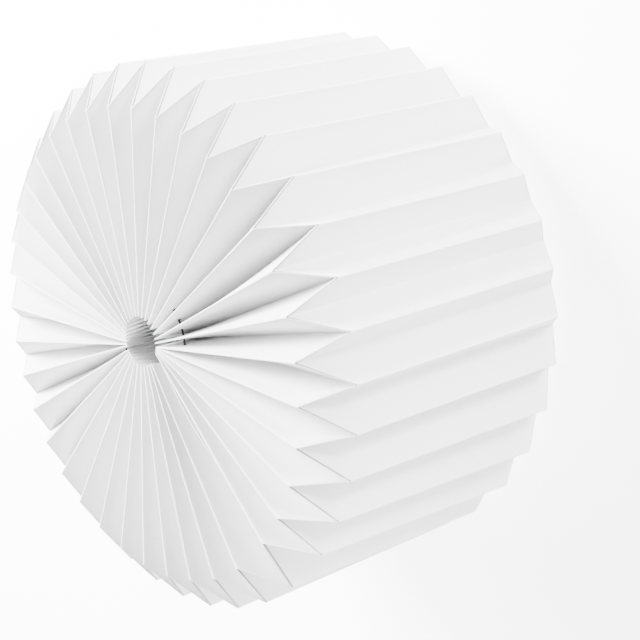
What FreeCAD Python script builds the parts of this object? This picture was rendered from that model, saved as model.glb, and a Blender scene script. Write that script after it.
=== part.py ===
import FreeCAD, Part
import math
import os

# Round folded paper lantern. One long sheet is pleated like an accordion and glued into a ring. A mitre fold
# near each long edge turns every pleat inwards over the end of the drum, where a thread drawn through
# punched holes gathers the pleats round a small hole. Axis on Z, standing on the folds of its lower end.

SIZES = (
    # alias, value in millimetres unless noted, what it is
    ("outer_diameter", 300.0, "across the outer ridges of the side"),
    ("pleat_count", 37.0, "pleats round the lantern (a count)"),
    ("fold_inset", 21.7, "how far the inner folds of the side lie inside its outer ridges"),
    ("side_length", 146.0, "length of an outer ridge, from one end fold to the other"),
    ("mitre_rise", 17.5, "how far an inner fold runs past the end of an outer ridge"),
    ("centre_sink", 4.0, "how far the ridges of an end drop from its rim to its hole"),
    ("hole_diameter", 27.0, "across the hole in each end, between the ends of the ridges"),
    ("paper_thickness", 0.3, "thickness of the sheet"),
    ("seam_pleat", 23.0, "number of the pleat with the glued seam (a count)"),
    ("seam_setback", 1.2, "from the cut edge of the glued layer to the fold beside it"),
    ("punch_diameter", 3.2, "holes punched for the gathering thread"),
    ("ring_diameter", 58.0, "across the ring of punched holes, centre to centre"),
    ("ring_rise", 5.0, "height of the punched holes above the ends of the outer ridges"),
    ("thread_diameter", 1.2, "the gathering thread"),
    ("knot_diameter", 2.0, "the knot that closes the thread"),
    ("knot_pleat", 4.0, "number of the pleat beside the knot's valley (a count)"),
)

BENDS = 3          # flat facets along each bent end panel, from its rim to the hole
RING_SIDES = 8     # sides of the outline of a punched hole and of the thread


def set_size(sizes, alias, value, meaning):
    """Add a row to the spreadsheet."""
    row = 1
    while sizes.getContents("A%d" % row):
        row += 1
    sizes.set("A%d" % row, alias)
    sizes.set("B%d" % row, str(value))
    sizes.set("C%d" % row, meaning)
    sizes.setAlias("B%d" % row, alias)
    sizes.recompute()


def make_sheet(doc):
    """Spreadsheet with one row for each driving size."""
    sizes = doc.addObject("Spreadsheet::Sheet", "Sizes")
    for alias, value, meaning in SIZES:
        set_size(sizes, alias, value, meaning)
    return sizes


# ---------------------------------------------------------------- fold geometry


def polar(radius, angle, height):
    """Point at a radius and an angle round the lantern's axis."""
    return FreeCAD.Vector(radius * math.cos(angle), radius * math.sin(angle), height)


def between(start, end, share):
    """Point a share of the way from start to end."""
    return start + (end - start) * share


def upward_normal(first, second):
    """Unit normal of the plane of two directions, on its upper side."""
    normal = first.cross(second).normalize()
    return normal if normal.z > 0 else normal * -1


def valley_end(tip, tip_to_end, ridge_end, panel_width, half_angle):
    """Radius and height of a valley's end: paper can't stretch, so it lies tip_to_end from the tip
    and one panel width from the end of the ridge beside it. Two circles cross there."""
    centre = (ridge_end[0] * math.cos(half_angle), ridge_end[1])
    reach = math.sqrt(panel_width ** 2 - (ridge_end[0] * math.sin(half_angle)) ** 2)
    apart = math.dist(tip, centre)
    along = (tip_to_end ** 2 - reach ** 2 + apart ** 2) / (2 * apart)
    across = math.sqrt(tip_to_end ** 2 - along ** 2)
    step = ((centre[0] - tip[0]) / apart, (centre[1] - tip[1]) / apart)
    return (tip[0] + along * step[0] - across * step[1], tip[1] + along * step[1] + across * step[0])


def corner_shift(fold_angle, side_normal, end_normal):
    """Shift of a corner, in its mirror plane, that moves both planes that meet there out by 1 mm."""
    outward = polar(1, fold_angle, 0)
    radial = 1 / side_normal.dot(outward)
    rise = (1 - end_normal.dot(outward) * radial) / end_normal.z
    return outward * radial + FreeCAD.Vector(0, 0, rise)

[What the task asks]
Please output the complete data exactly.

[Solved problem]
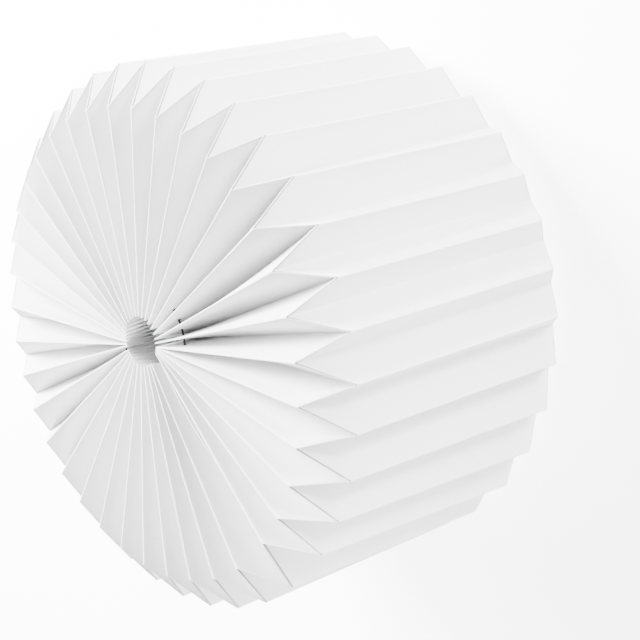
What FreeCAD Python script builds the parts of this object? This picture was rendered from that model, saved as model.glb, and a Blender scene script. Write that script after it.
=== part.py ===
import FreeCAD, Part
import math
import os

# Round folded paper lantern. One long sheet is pleated like an accordion and glued into a ring. A mitre fold
# near each long edge turns every pleat inwards over the end of the drum, where a thread drawn through
# punched holes gathers the pleats round a small hole. Axis on Z, standing on the folds of its lower end.

SIZES = (
    # alias, value in millimetres unless noted, what it is
    ("outer_diameter", 300.0, "across the outer ridges of the side"),
    ("pleat_count", 37.0, "pleats round the lantern (a count)"),
    ("fold_inset", 21.7, "how far the inner folds of the side lie inside its outer ridges"),
    ("side_length", 146.0, "length of an outer ridge, from one end fold to the other"),
    ("mitre_rise", 17.5, "how far an inner fold runs past the end of an outer ridge"),
    ("centre_sink", 4.0, "how far the ridges of an end drop from its rim to its hole"),
    ("hole_diameter", 27.0, "across the hole in each end, between the ends of the ridges"),
    ("paper_thickness", 0.3, "thickness of the sheet"),
    ("seam_pleat", 23.0, "number of the pleat with the glued seam (a count)"),
    ("seam_setback", 1.2, "from the cut edge of the glued layer to the fold beside it"),
    ("punch_diameter", 3.2, "holes punched for the gathering thread"),
    ("ring_diameter", 58.0, "across the ring of punched holes, centre to centre"),
    ("ring_rise", 5.0, "height of the punched holes above the ends of the outer ridges"),
    ("thread_diameter", 1.2, "the gathering thread"),
    ("knot_diameter", 2.0, "the knot that closes the thread"),
    ("knot_pleat", 4.0, "number of the pleat beside the knot's valley (a count)"),
)

BENDS = 3          # flat facets along each bent end panel, from its rim to the hole
RING_SIDES = 8     # sides of the outline of a punched hole and of the thread


def set_size(sizes, alias, value, meaning):
    """Add a row to the spreadsheet."""
    row = 1
    while sizes.getContents("A%d" % row):
        row += 1
    sizes.set("A%d" % row, alias)
    sizes.set("B%d" % row, str(value))
    sizes.set("C%d" % row, meaning)
    sizes.setAlias("B%d" % row, alias)
    sizes.recompute()


def make_sheet(doc):
    """Spreadsheet with one row for each driving size."""
    sizes = doc.addObject("Spreadsheet::Sheet", "Sizes")
    for alias, value, meaning in SIZES:
        set_size(sizes, alias, value, meaning)
    return sizes


# ---------------------------------------------------------------- fold geometry


def polar(radius, angle, height):
    """Point at a radius and an angle round the lantern's axis."""
    return FreeCAD.Vector(radius * math.cos(angle), radius * math.sin(angle), height)


def between(start, end, share):
    """Point a share of the way from start to end."""
    return start + (end - start) * share


def upward_normal(first, second):
    """Unit normal of the plane of two directions, on its upper side."""
    normal = first.cross(second).normalize()
    return normal if normal.z > 0 else normal * -1


def valley_end(tip, tip_to_end, ridge_end, panel_width, half_angle):
    """Radius and height of a valley's end: paper can't stretch, so it lies tip_to_end from the tip
    and one panel width from the end of the ridge beside it. Two circles cross there."""
    centre = (ridge_end[0] * math.cos(half_angle), ridge_end[1])
    reach = math.sqrt(panel_width ** 2 - (ridge_end[0] * math.sin(half_angle)) ** 2)
    apart = math.dist(tip, centre)
    along = (tip_to_end ** 2 - reach ** 2 + apart ** 2) / (2 * apart)
    across = math.sqrt(tip_to_end ** 2 - along ** 2)
    step = ((centre[0] - tip[0]) / apart, (centre[1] - tip[1]) / apart)
    return (tip[0] + along * step[0] - across * step[1], tip[1] + along * step[1] + across * step[0])


def corner_shift(fold_angle, side_normal, end_normal):
    """Shift of a corner, in its mirror plane, that moves both planes that meet there out by 1 mm."""
    outward = polar(1, fold_angle, 0)
    radial = 1 / side_normal.dot(outward)
    rise = (1 - end_normal.dot(outward) * radial) / end_normal.z
    return outward * radial + FreeCAD.Vector(0, 0, rise)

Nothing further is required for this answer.